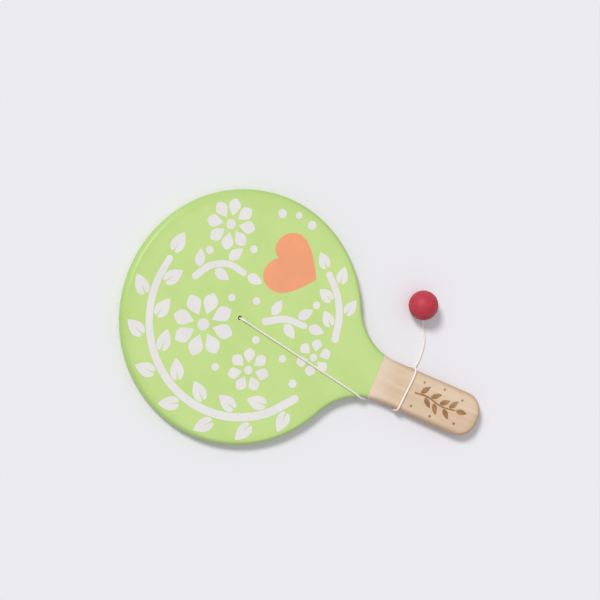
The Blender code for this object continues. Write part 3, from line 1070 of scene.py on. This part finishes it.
def round_stem_end(centre, start, radius):
    """Points of the half circle at a stem's end, without its own ends, clockwise."""
    heading = angle_of(start)
    angles = [heading - math.pi * k / STEM_END_STEPS for k in range(1, STEM_END_STEPS)]
    return [centre + radius * direction(angle) for angle in angles]


def vine_shapes(points, widths, leaves, leaf_size, lean, gap, vein=0.0):
    """Outlines of a vine: its stem, its leaves by turns on either side, and one at its tip."""
    curve, length = smooth_curve(points)
    line = [curve(d) for d in np.linspace(0.0, length, max(STEM_STEPS, round(length)))]
    shapes = [stem_shape(line, *widths)]
    for number, along in enumerate(leaves):
        heading = angle_of(curve(along + 0.5) - curve(along - 0.5))
        turn = 1 if number % 2 == 0 else -1
        width = widths[0] + (widths[1] - widths[0]) * along / length
        base = curve(along) + direction(heading + turn * math.pi / 2) * (width / 2 + gap)
        shapes.append(leaf_shape(base, heading + turn * math.radians(lean), *leaf_size, vein=vein))
    heading = angle_of(line[-1] - line[-2])
    tip = line[-1] + direction(heading) * (widths[1] / 2 + gap)
    shapes.append(leaf_shape(tip, heading, *leaf_size, vein=vein))
    return shapes


def flower_shapes(centre, petals, inner, petal_size, turn, middle):
    """Outlines of a flower: a round middle and its petals."""
    shapes = [dot_shape(centre, middle)]
    for k in range(petals):
        angle = math.radians(turn) + 2 * math.pi * k / petals
        base = np.array(centre) + inner * direction(angle)
        shapes.append(leaf_shape(base, angle, *petal_size, fullest=PETAL_FULLEST))
    return shapes


def round_rim(places):
    """Places given by their reach from the head's centre and their angle in degrees."""
    return [tuple(reach * direction(math.radians(degrees))) for reach, degrees in places]


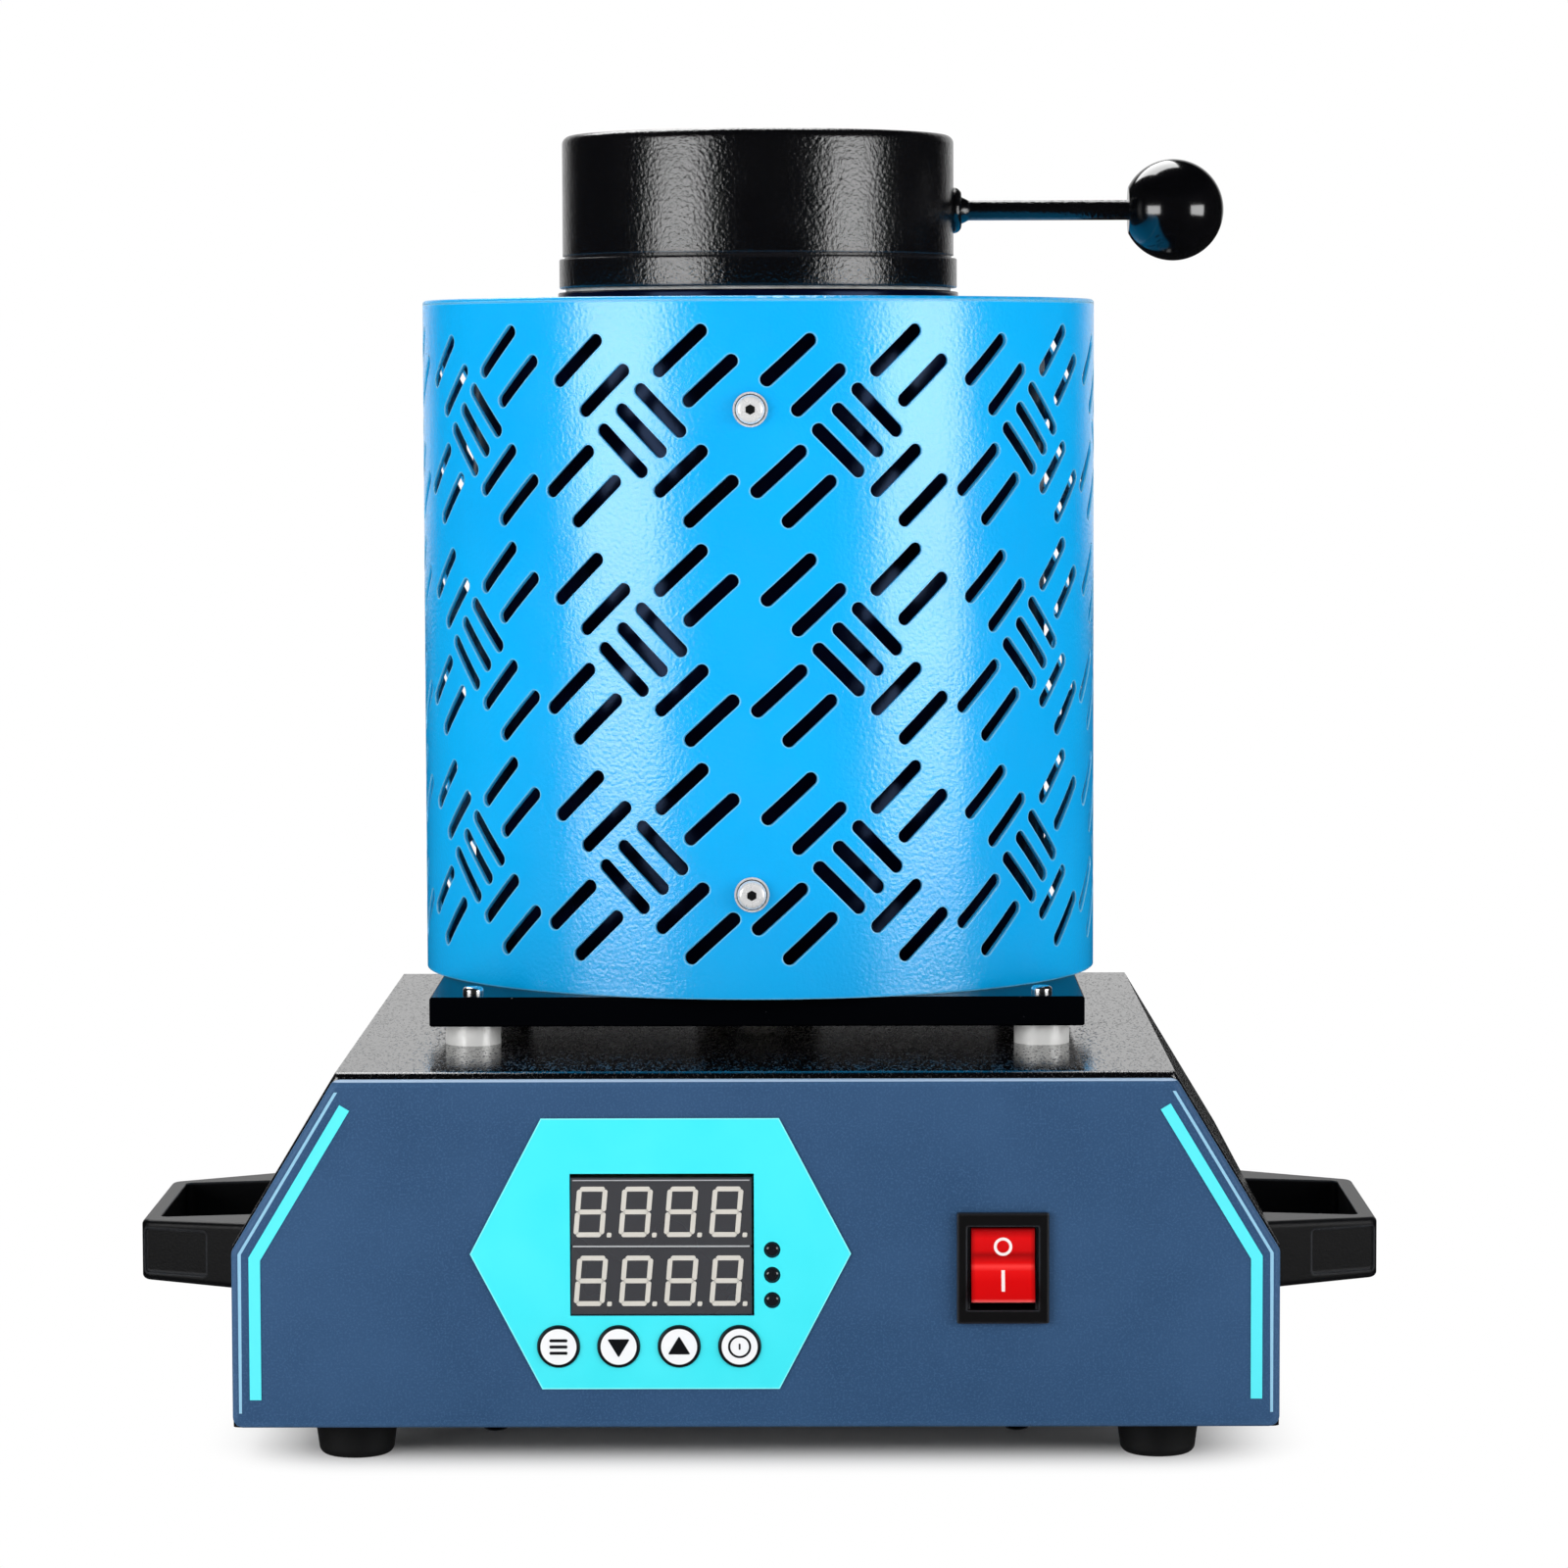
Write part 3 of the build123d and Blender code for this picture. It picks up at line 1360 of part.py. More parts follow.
__________
WRITTEN EXERCISE: Begin with the first line of the listing and copy exactly through the line that contains "return [centre +", please, keeping both ends and leaving out everything after.

SOLVED EXERCISE:
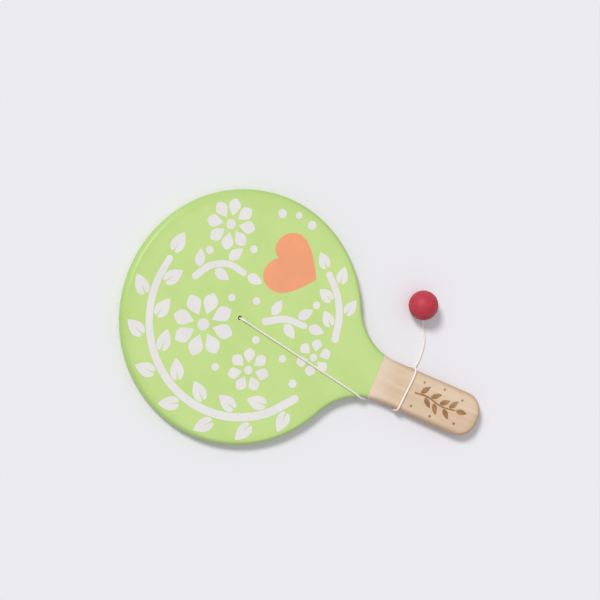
The Blender code for this object continues. Write part 3, from line 1070 of scene.py on. This part finishes it.
def round_stem_end(centre, start, radius):
    """Points of the half circle at a stem's end, without its own ends, clockwise."""
    heading = angle_of(start)
    angles = [heading - math.pi * k / STEM_END_STEPS for k in range(1, STEM_END_STEPS)]
    return [centre + radius * direction(angle) for angle in angles]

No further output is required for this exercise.